→ **Exercise brief**
In the records below, find the line with "const ring = toShape(outline(-STUB, TAB_HEIGHT, 0));" and the line with "points = [vertex.co"; return exactly those lines and every line between them.
--- BEGIN ---
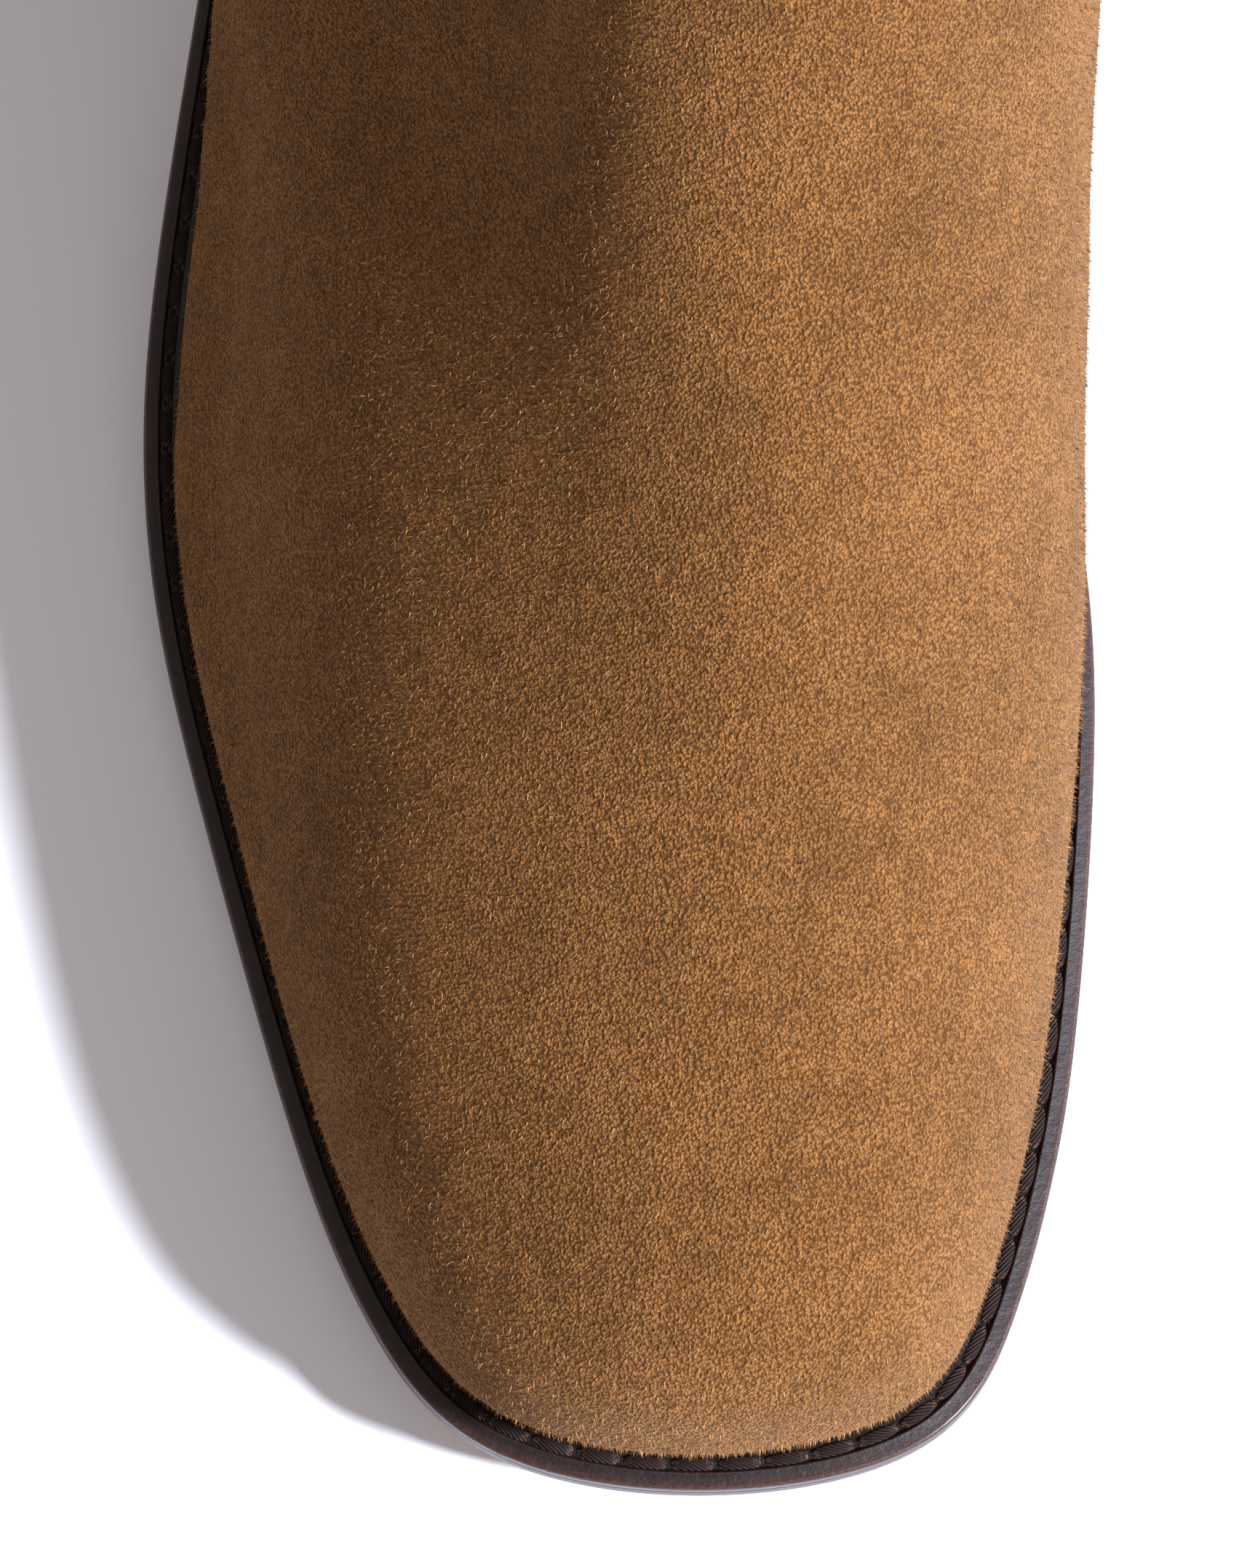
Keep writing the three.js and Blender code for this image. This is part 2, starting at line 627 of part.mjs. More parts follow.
function addHeel() {
  const liftThickness =
    (HEEL_HEIGHT - TOP_PIECE_THICKNESS - FIT_GAP * (LIFT_COUNT + 1)) / LIFT_COUNT;
  const nailPlaces = between(0, Math.PI, NAIL_COUNT - 1).map((angle) => [
    NAIL_SPREAD * Math.cos(angle),
    HEEL_BREAST + NAIL_SETBACK + NAIL_REACH * Math.sin(angle),
  ]);
  const rod = (radius, [x, y], from, to) => {
    const geometry = new THREE.CylinderGeometry(radius, radius, to - from, 10);
    geometry.rotateX(Math.PI / 2);
    return geometry.translate(x, y, (from + to) / 2);
  };
  const nailTop = NAIL_SINK + NAIL_LENGTH;
  const holes = nailPlaces.map((place) =>
    toManifold(rod(NAIL_RADIUS + FIT_GAP, place, -1, nailTop + FIT_GAP)),
  );
  let top = HEEL_HEIGHT - FIT_GAP;
  for (let k = 1; k <= LIFT_COUNT + 1; k++) {
    const last = k > LIFT_COUNT;
    const bottom = last ? 0 : top - liftThickness;
    const front = (z) => HEEL_BREAST + BREAST_GAP + (BREAST_RAKE * (HEEL_HEIGHT - z)) / HEEL_HEIGHT;
    const side = profile([
      [front(bottom), bottom],
      [SOLE_LENGTH, bottom],
      [SOLE_LENGTH, top],
      [front(top), top],
    ]);
    let piece = column(outerLoop(-HEEL_TAPER * k)).intersect(side);
    if (bottom < nailTop) piece = holes.reduce((solid, hole) => solid.subtract(hole), piece);
    add(last ? "heel_top_piece" : `heel_lift_${k}`, toGeometry(piece), last ? 0x1d1a19 : 0x4a2c1c, 0.6);
    top = bottom - FIT_GAP;
  }
  nailPlaces.forEach((place, i) => {
    add(`heel_nail_${i + 1}`, rod(NAIL_RADIUS, place, NAIL_SINK, nailTop), 0xb08d3c, 0.3, 1);
  });
}

// ---------------------------------------------------------------- upper and lining
const GORE_MIDDLE = 0.2; // share of the way round; the other gore lies at 1 minus this
const GORE_BOTTOM = 0.44; // v where the opening for the gore begins
const GORE_ROUND = 0.1; // v over which its foot is rounded
const GORE_HALF_FOOT = 0.034; // half widths of the opening, as shares of the way round
const GORE_HALF_TOP = 0.068;
const SEAM_HALF_GAP = 0.0004; // share of the way round between the vamp's edge and the seam line
const TUCK = 0.024; // how far the gore reaches under the leather

// Half width of a gore's opening at a height, or of the closed seam below it.
function halfOpening(v) {
  if (v <= GORE_BOTTOM) return SEAM_HALF_GAP;
  const round = clamp((v - GORE_BOTTOM) / GORE_ROUND, 0, 1);
  const foot = GORE_HALF_FOOT * Math.sqrt(1 - (1 - round) ** 2);
  const growth = (GORE_HALF_TOP - GORE_HALF_FOOT) * ((v - GORE_BOTTOM) / (1 - GORE_BOTTOM)) ** 1.2;
  return SEAM_HALF_GAP + foot + growth;
}
const ROWS = [
  0, 0.045, 0.09, 0.13, 0.165, 0.2, 0.26, 0.32, 0.38, GORE_BOTTOM, 0.446, 0.47, 0.52, 0.6, 0.7, 0.8,
  0.9, 1,
];
// Shares of the way across the vamp, closer together where the toe turns.
const HALF_VAMP = [
  0, 0.036, 0.072, 0.108, 0.144, 0.18, 0.216, 0.255, 0.295, 0.33, 0.362, 0.39, 0.415, 0.44, 0.47,
];
const VAMP_COLUMNS = [...HALF_VAMP, 0.5, ...HALF_VAMP.map((s) => 1 - s).reverse()];
const QUARTER_COLUMNS = between(0, 1, 20);

const vampRow = (v) => {
  const edge = GORE_MIDDLE + halfOpening(v);
  return VAMP_COLUMNS.map((s) => [mix(edge, 1 - edge, s), v]);
};
const quarterRow = (v) => {
  const edge = GORE_MIDDLE - halfOpening(v);
  return QUARTER_COLUMNS.map((s) => [mix(-edge, edge, s), v]);
};
const vampRows = ROWS.map(vampRow);
const quarterRows = ROWS.map(quarterRow);

// The stiffeners cover these parts of the grids.
const PUFF_ROWS = [1, 7];
const PUFF_COLUMNS = [8, 22];
const COUNTER_ROWS = [1, 9];
const COUNTER_COLUMNS = [1, 19];
const cut = (rows, [low, high], [from, to]) =>
  rows.slice(low, high + 1).map((row) => row.slice(from, to + 1));

// How deep the lining lies: deeper where a stiffener or a gore is between it and the upper.
const nearTo = (x, low, high, ramp) => ease(1 - Math.max(low - x, x - high, 0) / ramp);
function liningDepth(u, v) {
  const turn = ((u % 1) + 1) % 1;
  const mirrored = Math.min(turn, 1 - turn);
  const [puff, counter] = [ROWS[PUFF_ROWS[1]], ROWS[COUNTER_ROWS[1]]];
  const overPuff = nearTo(turn, 0.29, 0.71, 0.04) * nearTo(v, 0, puff + 0.02, 0.05);
  const overCounter = nearTo(mirrored, 0, GORE_MIDDLE, 0.02) * nearTo(v, 0, counter + 0.005, 0.02);
  const reach = halfOpening(Math.max(v, GORE_BOTTOM + 0.04)) + TUCK + 0.007;
  const overGore =
    nearTo(mirrored, GORE_MIDDLE - reach, GORE_MIDDLE + reach, 0.03) *
    nearTo(v, GORE_BOTTOM - 0.07, 1, 0.05);
  const deep = Math.max(overPuff, overCounter, overGore);
  return mix(UNDER_UPPER, DEEP_LINING, deep);
}

function addUpper() {
  const flat = (depth) => () => depth;
  const upperTurn = { bottom: UPPER_TURN, top: UPPER_TURN + UPPER_THICKNESS };
  const liningTurn = { bottom: LINING_TURN, top: LINING_TURN + LINING_THICKNESS };
  const liningInside = (u, v) => liningDepth(u, v) + LINING_THICKNESS;
  const stiffenerInside = flat(UNDER_UPPER + STIFFENER_THICKNESS);
  add("vamp", sheet(vampRows, flat(0), flat(UPPER_THICKNESS), upperTurn), SUEDE, 0.95);
  add("quarter", sheet(quarterRows, flat(0), flat(UPPER_THICKNESS), upperTurn), SUEDE, 0.95);
  add("vamp_lining", sheet(vampRows, liningDepth, liningInside, liningTurn), LINING_TAN);
  add("quarter_lining", sheet(quarterRows, liningDepth, liningInside, liningTurn), LINING_TAN);
  const puff = cut(vampRows, PUFF_ROWS, PUFF_COLUMNS);
  add("toe_puff", sheet(puff, flat(UNDER_UPPER), stiffenerInside), 0xd8cbb4);
  const counter = cut(quarterRows, COUNTER_ROWS, COUNTER_COLUMNS);
  add("heel_counter", sheet(counter, flat(UNDER_UPPER), stiffenerInside), 0xd8cbb4);

  const goreRow = (v, side) => {
    const reach = Math.max(halfOpening(v), halfOpening(GORE_BOTTOM + 0.04)) + TUCK;
    return between(-reach, reach, 12).map((s) => [side > 0 ? 1 - GORE_MIDDLE + s : GORE_MIDDLE + s, v]);
  };
  const goreRows = (side) => ROWS.filter((v) => v > GORE_BOTTOM).map((v) => goreRow(v, side));
  const goreSides = [flat(GORE_DEPTH), flat(GORE_DEPTH + GORE_THICKNESS)];
  add("lateral_gore", sheet(goreRows(-1), ...goreSides), ELASTIC, 0.9);
  add("medial_gore", sheet(goreRows(1), ...goreSides), ELASTIC, 0.9);
}

// ---------------------------------------------------------------- pull tabs
// A tab is a strip of webbing folded to a loop. Its tail is sewn inside the lining up to the topline,
// and its loop swings on a fold line just above it.
const TAIL_THICKNESS = 2 * WEBBING_THICKNESS;
const TAIL_DEPTH = UNDER_UPPER + LINING_THICKNESS + 0.4;
const FOLD_HEIGHT = SHAFT_HEIGHT + TAB_RISE;
const STUB = TAB_RISE - 0.8; // the part of the loop below its fold line
const LOOP_START = 3; // the two legs part this far above the fold line

function addTab(name, u) {
  const [a, b] = [face(u - 0.01, 1).p, face(u + 0.01, 1).p];
  const halfTurn = (0.01 * TAB_WIDTH) / Math.hypot(b[0] - a[0], b[1] - a[1]);
  let low = 1;
  while (face(u, low).p[2] > SHAFT_HEIGHT - TAIL_LENGTH) low -= 0.01;
  const rows = [low, (1 + low) / 2, 1].map((v) =>
    between(-halfTurn, halfTurn, 6).map((s) => [u + s, v]),
  );
  const depths = [TAIL_DEPTH, TAIL_DEPTH + TAIL_THICKNESS];
  const tail = sheet(rows, ...depths.map((depth) => () => depth));
  add(`${name}_tail`, tail, WEBBING, 0.9);

  const widestHalf = TAB_OPENING / 2 + WEBBING_THICKNESS;
  const halfWidths = [
    [-STUB, WEBBING_THICKNESS],
    [0, WEBBING_THICKNESS],
    [0.22 * TAB_HEIGHT, mix(WEBBING_THICKNESS, widestHalf, 0.45)],
    [0.55 * TAB_HEIGHT, widestHalf],
    [0.85 * TAB_HEIGHT, 0.8 * widestHalf],
    [TAB_HEIGHT, 0.35 * widestHalf],
  ];
  const outline = (from, to, shrink) => {
    const right = between(from, to, 9).map((z) => [through(halfWidths, z) - shrink, z]);
    return [...right, ...right.map(([x, z]) => [-x, z]).reverse()];
  };
  const ring = toShape(outline(-STUB, TAB_HEIGHT, 0));
  const leg = 1.1 * WEBBING_THICKNESS; // across a leg that leans
  ring.holes.push(toShape(outline(LOOP_START, TAB_HEIGHT - WEBBING_THICKNESS, leg)));
  const loop = new THREE.ExtrudeGeometry(ring, { depth: TAB_WIDTH, bevelEnabled: false });
  const upright = new THREE.Matrix4().makeBasis(
    new THREE.Vector3(0, 1, 0),
    new THREE.Vector3(0, 0, 1),
    new THREE.Vector3(1, 0, 0),
  );
  loop.translate(0, 0, -TAB_WIDTH / 2).applyMatrix4(upright);
  const middleDepth = TAIL_DEPTH + TAIL_THICKNESS / 2;
  const [centre, side] = [under(u, 1, middleDepth), under(u + halfTurn, 1, middleDepth)];
  const y = mix(centre[1], side[1], 0.4);
  add(name, loop, WEBBING, 0.9).position.set(SHAFT_SIDE, y, FOLD_HEIGHT);
}

addSole();
addInsole();
addHeel();
addUpper();
addTab("front_pull_tab", 0.5);
addTab("rear_pull_tab", 0);

export default boot;
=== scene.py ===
# %% [markdown]
# # A suede chelsea boot around its CAD frame
#
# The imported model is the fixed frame: every piece here is built in its space, in metres, with +Z up,
# the toe towards -Y and the big toe side towards +X. The CAD solids are coarse and plain. This lesson
# builds the surfaces that are seen, and each one says which CAD node it stands for.

# %% Load the frame
import math

import bmesh
import bpy
import numpy as np
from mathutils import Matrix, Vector, geometry


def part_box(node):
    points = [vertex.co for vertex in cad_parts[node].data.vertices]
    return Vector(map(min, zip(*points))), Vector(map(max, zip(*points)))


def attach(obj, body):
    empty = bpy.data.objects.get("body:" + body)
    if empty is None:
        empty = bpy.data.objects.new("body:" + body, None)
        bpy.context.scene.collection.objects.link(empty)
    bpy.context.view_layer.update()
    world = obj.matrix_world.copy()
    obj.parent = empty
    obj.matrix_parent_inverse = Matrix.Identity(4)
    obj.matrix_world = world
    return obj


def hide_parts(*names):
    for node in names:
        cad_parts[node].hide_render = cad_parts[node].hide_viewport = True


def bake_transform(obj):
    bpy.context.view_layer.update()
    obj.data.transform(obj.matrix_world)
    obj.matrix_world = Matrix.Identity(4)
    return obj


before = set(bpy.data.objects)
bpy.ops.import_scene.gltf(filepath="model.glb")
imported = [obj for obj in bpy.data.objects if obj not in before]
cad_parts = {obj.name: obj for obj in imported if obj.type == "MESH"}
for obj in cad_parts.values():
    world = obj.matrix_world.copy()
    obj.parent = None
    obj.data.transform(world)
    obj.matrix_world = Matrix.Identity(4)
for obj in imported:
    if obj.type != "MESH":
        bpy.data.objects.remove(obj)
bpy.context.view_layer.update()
MM = 0.001  # the shapes below are worked out in millimetres

# %% [markdown]
# ## The sole's outline
#
# A welted boot starts from one outline, the edge of its sole. Everything else keeps a distance from
# it: the welt's seam, the line where the upper meets the welt (makers call it the feather line), the
# insole. It could be drawn as a Bezier curve, but a closed spline through a few points, worked out
# here, gives exact distances all the way round, which the later pieces need.

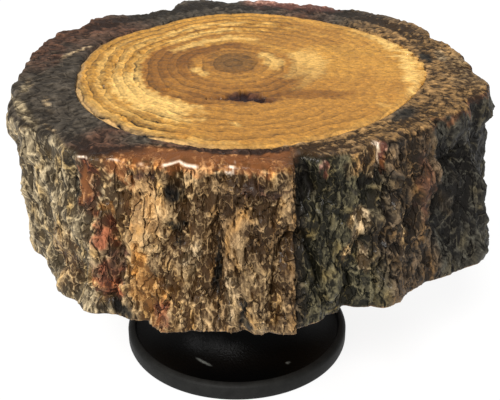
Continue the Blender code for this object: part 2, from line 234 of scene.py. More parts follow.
--- END ---
→ **Solution for this problem**
  const ring = toShape(outline(-STUB, TAB_HEIGHT, 0));
  const leg = 1.1 * WEBBING_THICKNESS; // across a leg that leans
  ring.holes.push(toShape(outline(LOOP_START, TAB_HEIGHT - WEBBING_THICKNESS, leg)));
  const loop = new THREE.ExtrudeGeometry(ring, { depth: TAB_WIDTH, bevelEnabled: false });
  const upright = new THREE.Matrix4().makeBasis(
    new THREE.Vector3(0, 1, 0),
    new THREE.Vector3(0, 0, 1),
    new THREE.Vector3(1, 0, 0),
  );
  loop.translate(0, 0, -TAB_WIDTH / 2).applyMatrix4(upright);
  const middleDepth = TAIL_DEPTH + TAIL_THICKNESS / 2;
  const [centre, side] = [under(u, 1, middleDepth), under(u + halfTurn, 1, middleDepth)];
  const y = mix(centre[1], side[1], 0.4);
  add(name, loop, WEBBING, 0.9).position.set(SHAFT_SIDE, y, FOLD_HEIGHT);
}

addSole();
addInsole();
addHeel();
addUpper();
addTab("front_pull_tab", 0.5);
addTab("rear_pull_tab", 0);

export default boot;
=== scene.py ===
# %% [markdown]
# # A suede chelsea boot around its CAD frame
#
# The imported model is the fixed frame: every piece here is built in its space, in metres, with +Z up,
# the toe towards -Y and the big toe side towards +X. The CAD solids are coarse and plain. This lesson
# builds the surfaces that are seen, and each one says which CAD node it stands for.

# %% Load the frame
import math

import bmesh
import bpy
import numpy as np
from mathutils import Matrix, Vector, geometry


def part_box(node):
    points = [vertex.co for vertex in cad_parts[node].data.vertices]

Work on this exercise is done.